Kelly's experiences are not uncommon for many drivers in the District, but city officials hope the problems with meters soon will be. The District expects that a proposed contract to maintain 16,500 parking meters will bring new and more reliable ways to pay for street parking and lead to an increase in turnover of short-term spaces.
Last month, city officials announced that they were seeking bids from the private sector to run the program, which generates about $16 million a year. The city's last seven-year contract expired in September but was extended for five months. Officials expect to receive final bids on the new contract by Jan. 31.
Dan Tangherlini, director of the D.C. Department of Transportation, said he wants the new contractor to use technology improvements to reshape the approach to paying curbside fees. City officials will look at options including payment by phone with a credit card and centralized meter systems such as the "pay and display" machines used on some Georgetown blocks, where drivers place receipts in their dashboard windows.

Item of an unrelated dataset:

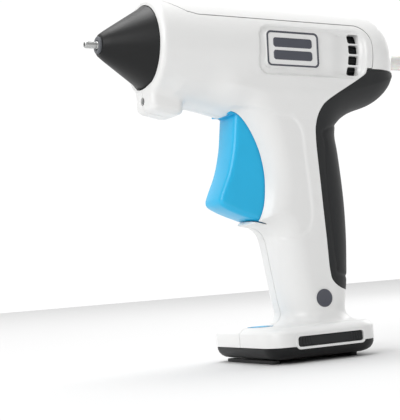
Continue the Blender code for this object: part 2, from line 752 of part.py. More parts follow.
def nozzle(black, grey, steel):
    skirt = NOSE_X + FRONT_LIP + GAP
    flange = BARREL_R - BARREL_WALL - GAP
    inner = CONE_R - CONE_WALL
    wall = CONE_WALL * 1.2
    profile = [(CONE_FRONT_X, COLLAR_R + GAP), (CONE_FRONT_X, CONE_FRONT_R),
               (CONE_EDGE_X, CONE_EDGE_R), (NOSE_X, CONE_R), (skirt, CONE_R),
               (skirt, flange), (skirt + CONE_WALL, flange), (skirt + CONE_WALL, inner),
               (NOSE_X, inner - 0.4 * MM), (CONE_EDGE_X + wall, cone_line(CONE_EDGE_X) - 0.9 * MM),
               (CONE_FRONT_X + 1.6 * MM, COLLAR_R + GAP)]
    add_object("nozzle_cone", turned(profile, SIDES, closed=True), black, BARREL)
    hole = TIP_D / 2 + RUN
    ring = [(COLLAR_X, hole), (COLLAR_X, COLLAR_R - 0.4 * MM), (COLLAR_X + 0.4 * MM, COLLAR_R),
            (COLLAR_X + COLLAR_L, COLLAR_R), (COLLAR_X + COLLAR_L, hole)]
    add_object("nozzle_collar", turned(ring, 20, closed=True), grey, BARREL)
    bore = TIP_BORE / 2
    tube = TIP_D / 2
    flange_x = CHAMBER_X0 - GAP
    body = [(TIP_X, bore), (TIP_X, tube - 0.4 * MM), (TIP_X + 0.4 * MM, tube),
            (-76.0 * MM, tube), (-74.0 * MM, 4.0 * MM), (flange_x, 4.0 * MM),
            (flange_x, THREAD_R), (THREAD_X, THREAD_R), (THREAD_X, bore)]
    add_object("nozzle_tip", turned(body, 18, closed=True), steel, BARREL)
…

Terry Lynch, head of the Downtown Cluster of Congregations and a frequent critic of the parking meters' reliability, compared the current meters to using manual typewriters instead of a "Microsoft computer." But he says city officials should monitor parking contractors more closely than they have in the past, because too many meters are broken for too long.

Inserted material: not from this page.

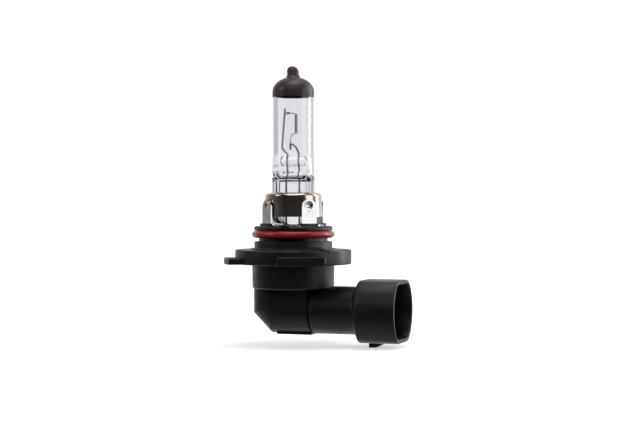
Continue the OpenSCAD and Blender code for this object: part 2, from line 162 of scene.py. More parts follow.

"Everything is in oversight and effectiveness. Are the taxpayers getting their money's worth?" Lynch said. "This contract is worth a lot of money."
D.C. Council member Carol Schwartz (R-At Large) said she also believes that too many meters remain broken, adding that it was only in recent years that the city hired its own monitor of the contract. She said she will press officials to ensure financial penalties are included in the new contract.
Tangherlini, who will become Metro's interim general manager next month, said city data indicate that 5 to 10 percent of meters are not operational each day.
"Do we have a problem? Yeah," Tangherlini acknowledged. But he said the city has made vast improvements in repairs and fee collection. He expects the bidding to yield a better deal for the city that will include more reliable systems, more stringent timetables for repairs and financial penalties for failure.
"Don't expect to drive into the city for a whole day's worth of work and expect to park on the curb, Tangherlini said. "It's short-term parking."